ARBITRAGE
EN VERTU DU RÈGLEMENT SUR LE
PLAN DE GARANTIE DES BÂTIMENTS RÉSIDENTIELS NEUFS
(Chapitre B-1.1, r. 8)
Organisme d’arbitrage autorisé par la Régie du bâtiment du Québec :
SOCIÉTÉ POUR LA RÉSOLUTION DES CONFLITS (SORECONI)
CANADA
PROVINCE DE QUÉBEC
DISTRICT DE MONTREAL
No. 210705001
LES ENTREPRISES RIXTON INC.
-_
Entrepreneur
c.
LA GARANTIE CONSTRUCTION RÉSIDENTIELLE (GCR)
Administrateur
SENTENCE ARBITRALE SUR DEMANDE DE RÉCUSATION
Arbitre : Me Karine Poulin
Pour l’Entrepreneur : Me Luc Bellemare
Me Samia Benlarama
Pour l’Administrateur : Me Nancy Nantel
Date de l’audience : 14 juin 2021
Date de la décision 16 juin 2021
Description des parties
Entrepreneur :
Les Entreprises Rixton inc.
a/s Me Luc Bellemare
Gravel Bernier Vaillancourt avocats
600-6300, avenue du Parc
Montréal (Québec) H2V 4S6
Administrateur :
La
Garantie de construction résidentielle (GCR)
a/s Me Nancy Nantel
4101, rue Molson
3e étage
Montréal (Québec) H1Y 3L1
APERÇU
[1] Le 10 mai 2021, la soussignée est désignée pour entendre la cause opposant l’Administrateur à l’Entrepreneur. Il s’agit d’un dossier de retrait d’accréditation.

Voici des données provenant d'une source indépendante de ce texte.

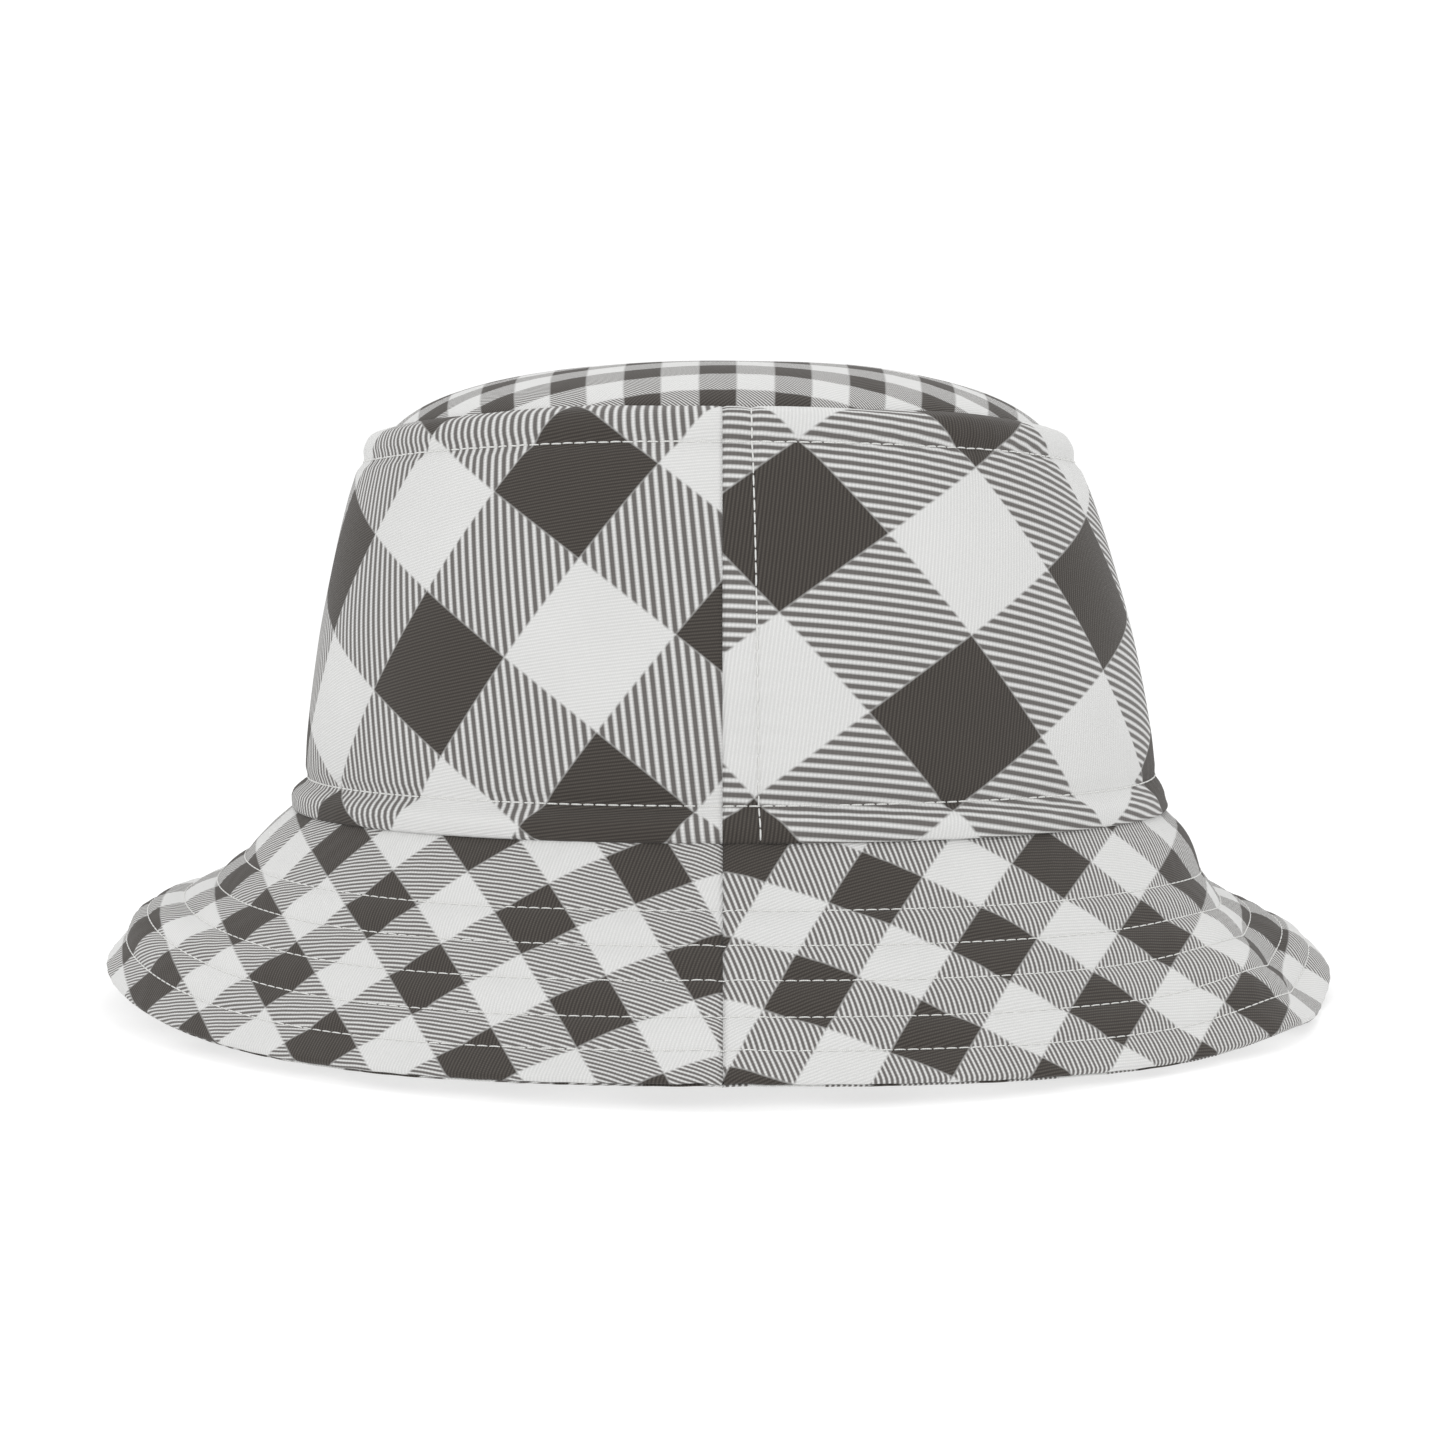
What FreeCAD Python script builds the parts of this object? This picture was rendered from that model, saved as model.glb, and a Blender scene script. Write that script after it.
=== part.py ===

[2] L’audition est fixée au 14 juin 2021.
[3] Le 11 juin 2021, la soussignée écrit ceci aux parties :
Maîtres,
Vous venez de recevoir l’invitation Teams pour l’audition de lundi prochain. Je n’ai aucune coordonnée pour les témoins de Me Bellemare. Vous voudrez bien, Me Bellemare, transférer l’invitation à vos témoins, ou me transmettre leurs courriels afin que je puisse les ajouter à l’invitation déjà transmise.
Par ailleurs, en préparant l’audition, j’ai constaté que les reproches de l’Administrateur à l’endroit de l’Entrepreneur sont principalement le fait que les chantiers seraient gérés par un certain Sandro Mauro.
Je tiens à vous informer que j’ai eu un dossier contre monsieur Mauro, il y a plusieurs années, mais que ce dossier n’avait rien à voir avec le présent débat. D’ailleurs, ce dossier s’est soldé par un règlement à l’amiable. Bien que j’estime que cela ne met aucunement en cause mon impartialité, je tenais à vous en faire part, par souci de transparence.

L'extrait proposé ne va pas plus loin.